Many supplements enhance insulin sensitivity, reduce blood sugar levels, lower the need for insulin and oral hypoglycemic drugs, and reduce the free radical damage that causes premature aging in diabetics. Some important examples include: · Vitamin C blocks the activity of aldose reductase and also helps reduce free radical activity that leads to premature aging · Magnesium deficiency is characteristic of diabetics and because it is involved in more than 300 reactions within the cell, it must be replaced to insure adequate production of energy, enzymes, hormones, and other cellular products · Chromium and vanadium increase insulin sensitivity directly as well as by increasing its receptor site sensitivity on the surface of cells · Alpha lipoic acid increases insulin sensitivity and also protects neural cells in the brain and in peripheral nerves · Omega 3 and 6 fatty acids help build healthy cell membranes and protect against peripheral neuropathy · A wide variety of herbs such as cinnamon, gymnema sylvestre, fenugreek, onion and garlic, bitter melon, and bilberry can lower blood sugar levels significantly.
The pharmaceutical industry has developed an enormous variety of drugs that work very well to help control high blood sugar levels in patients with type II diabetes. The problem with them is that none are natural. They are synthetic and have numerous side effects, warnings, and contraindications that can be highly dangerous. Some have even been taken off the market because they were found to cause more harm than good. Yet, for some people they are necessary and can reduce the complications of diabetes as well as increase life expectancy —they can get the job done.
At HMC we specialize in blending the best from conventional and alternative medicine as well as from the East and West to support the whole person—body, mind, and spirit. Our practitioners typically work together in teams that support each person’s unique individual needs. It is not uncommon for our patients to work with varying combinations of experts in internal medicine, endocrinology, nutrition, Chinese medicine, psychology, bodywork, homeopathy, exercise, and imagery as they begin their journey to good health.
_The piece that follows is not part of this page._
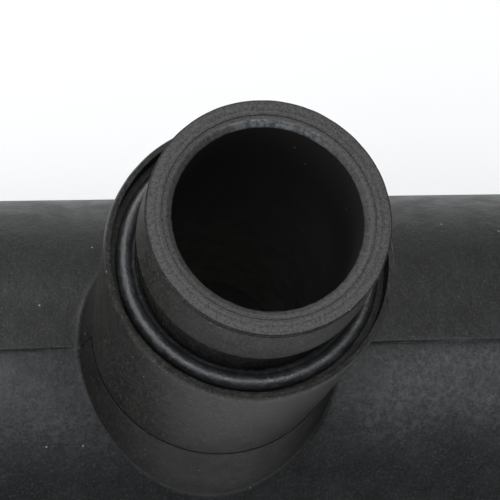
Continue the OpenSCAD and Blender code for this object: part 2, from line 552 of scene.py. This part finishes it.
class Finish:
    """A procedural material, and short names for the nodes that it is made of.

    Its textures read the mesh's "local" points, in millimetres: the row frame on the body, and
    on a turned piece its own axis along +Z. So a texture's scale is in features per millimetre.
    """

    def __init__(self, name, roughness, specular):
        self.material = bpy.data.materials.new(name)
        self.material.use_nodes = True
        self.tree = self.material.node_tree
        self.shader = self.tree.nodes["Principled BSDF"]
        self.shader.inputs["Roughness"].default_value = roughness
        self.shader.inputs["Specular IOR Level"].default_value = specular
        local = self.tree.nodes.new("ShaderNodeAttribute")
        local.attribute_name = "local"
        self.place = local.outputs["Vector"]
        _, self.y, self.z = self.node("ShaderNodeSeparateXYZ", self.place).outputs

    def node(self, kind, *inputs, **settings):
        """A node with its first inputs linked or set, in order."""
        made = self.tree.nodes.new(kind)
        for key, value in settings.items():
            setattr(made, key, value)
        for socket, value in zip(made.inputs, inputs):
            self.feed(socket, value)
        return made

    def feed(self, socket, value):
        if isinstance(value, bpy.types.NodeSocket):
            self.tree.links.new(value, socket)
        elif value is not None:
            socket.default_value = value

    def maths(self, operation, a, b=0.0):
        return self.node("ShaderNodeMath", a, b, operation=operation).outputs[0]

    def vector(self, operation, a, b=None):
        return self.node("ShaderNodeVectorMath", a, b, operation=operation)

    def spread(self, value, low, high, to_low=0.0, to_high=1.0):
        """Maps low..high to to_low..to_high, smoothly and held at the ends."""
        mapped = self.node("ShaderNodeMapRange", value, interpolation_type="SMOOTHSTEP")
        for name, number in (("From Min", low), ("From Max", high),
                             ("To Min", to_low), ("To Max", to_high)):
            mapped.inputs[name].default_value = number
        return mapped.outputs[0]

    def weighted(self, a, b, share):
        """Sum of two textures, with b taking the share and a the rest."""
        return self.maths("ADD", self.maths("MULTIPLY", a, 1 - share),
                          self.maths("MULTIPLY", b, share))

    def stretched(self, sx, sy, sz):
        """The local place, scaled per axis."""
        return self.vector("MULTIPLY", self.place, (sx, sy, sz)).outputs[0]

    def cloud(self, scale, detail=3.0, roughness=0.55, place=None):
        """Noise with about scale features per millimetre, 0 to 1."""
        made = self.node("ShaderNodeTexNoise")
        self.feed(made.inputs["Vector"], place or self.place)
        made.inputs["Scale"].default_value = scale
        made.inputs["Detail"].default_value = detail
        made.inputs["Roughness"].default_value = roughness
        return made.outputs["Fac"]

    def specks(self, scale, radius, share):
        """Small round spots: about scale cells per millimetre, a share of them with a spot."""
        cells = self.node("ShaderNodeTexVoronoi")
        self.feed(cells.inputs["Vector"], self.place)
        cells.inputs["Scale"].default_value = scale
        spot = self.spread(cells.outputs["Distance"], radius * 0.6, radius, 1.0, 0.0)
        pick = self.node("ShaderNodeSeparateColor", cells.outputs["Color"]).outputs[0]
        return self.maths("MULTIPLY", spot, self.maths("LESS_THAN", pick, share))

    def blend(self, amount, a, b):
        """Mixes colours a and b; each is a colour or a socket."""
        mix = self.node("ShaderNodeMix", data_type="RGBA")
        self.feed(mix.inputs["Factor"], amount)
        for key, colour in (("A", a), ("B", b)):
            socket = next(i for i in mix.inputs if i.name == key and i.type == "RGBA")
            self.feed(socket, (*colour, 1) if isinstance(colour, tuple) else colour)
        return next(o for o in mix.outputs if o.type == "RGBA")

    def bump(self, height, depth):
        """Relief of a height texture, depth in millimetres."""
        made = self.node("ShaderNodeBump")
        made.inputs["Strength"].default_value = 1.0
        made.inputs["Distance"].default_value = depth * MM
        self.feed(made.inputs["Height"], height)
        self.feed(self.shader.inputs["Normal"], made.outputs["Normal"])

    def finish(self, colour, roughness=None):
        self.feed(self.shader.inputs["Base Color"], colour)
        self.feed(self.shader.inputs["Roughness"], roughness)
        return self.material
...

One of our HMC patients was referred to us last year because he did not want to go onto insulin or other pharmaceutical drugs. His story is not unusual: Steve was referred to the HMC for treatment of possible diabetes. Over the preceding five years, he had gotten out of shape, was smoking and drinking too much, and was 25 pounds overweight. He was under considerable stress both at work and at home. At age 45, he felt that he was becoming an old man. Extensive laboratory testing revealed that he had type II diabetes with fasting blood sugars in the range of 350. He was put on a program including a low-carbohydrate diet, regular exercise, no alcohol or cigarettes, and nutritional supplements. He also agreed to see our psychologist to help him stop smoking and drinking. Over the course of the next three months, his diabetes came under perfect control without medications, his weight dropped 20 pounds, and he was able to discontinue drinking and smoking. He continued psychotherapy, began working out, and once again began feeling like his old self. At HMC we focus on early screening and diagnosis using leading-edge laboratory testing for factors such as homocysteine, fasting insulin, specialized lipoproteins, coagulation disorders, and iron levels. We also support lifestyle changes related to diet, nutrients, exercise, stress reduction, and weight management that over time often reduce or eliminate the need for medication entirely. Our teams of physicians, exercise specialists, psychologists, lifestyle coaches, and nutritionists collaborate to create programs that are specifically tailored to the individual patient and his/her situation.